Loving our neighbor in the way Jesus told the scribe to, tells us today, is a tall task. While I hold Mrs. Frank and Lori in saintly esteem, I know there were times when they too fell short of the greatest of all the commandments. The first step though, to becoming a saint is not holiness, it is not loving “the Lord your God with all your heart, and with all your soul, and with all your mind, and with all your strength” or loving your neighbor. The first step in the sanctification John Wesley wrote and preached about is trusting that through the incarnation, G-d donning human flesh and dwelling among us in Christ, G-d became our neighbor and loved us as himself to the fullest the law demanded. When the greatest of the commandments seems to be more than we can bear, we have Jesus who guides us by showing us first how to love one another. Repeatedly we see in Christ’s ministry how to love our neighbors. 

With a woman at a well. 

With a woman who had been hemorrhaging blood for 12 years.

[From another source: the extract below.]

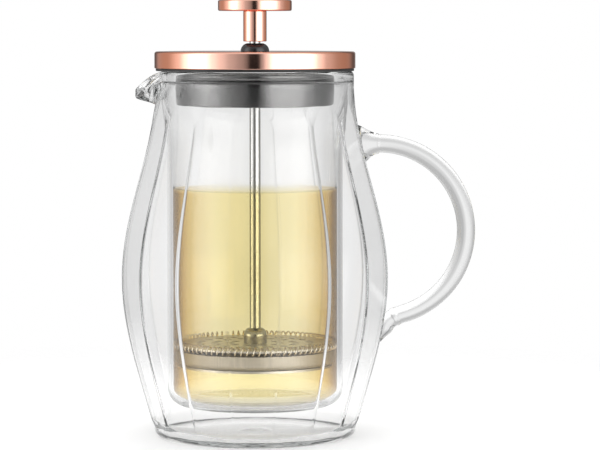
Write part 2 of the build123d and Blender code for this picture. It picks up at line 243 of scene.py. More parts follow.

With a hungry crowd of people.

With his closest friends, around a table, sharing bread and wine together.

On the cross.

The saints of the past and us today have flaws. They, we, fell short of what Christ describes as the greatest of the things we are supposed to do. But in Christ loving us as himself, the saints and each of us are made righteous. What once was thought to separate us from the love of G-d is no more and Christ invites us to join him and the saints around His table. Clothed in the righteousness of Christ through our Baptism into His life, death, and resurrection, and not our own self-righteousness, we are declared holy. The greatest commandments, loving “the Lord your God with all your heart, and with all your soul, and with all your mind, and with all your strength” and loving your neighbor is a little less daunting knowing that before we ever attempt to fulfill it, Christ first loved us. Christ fulfilled it for us.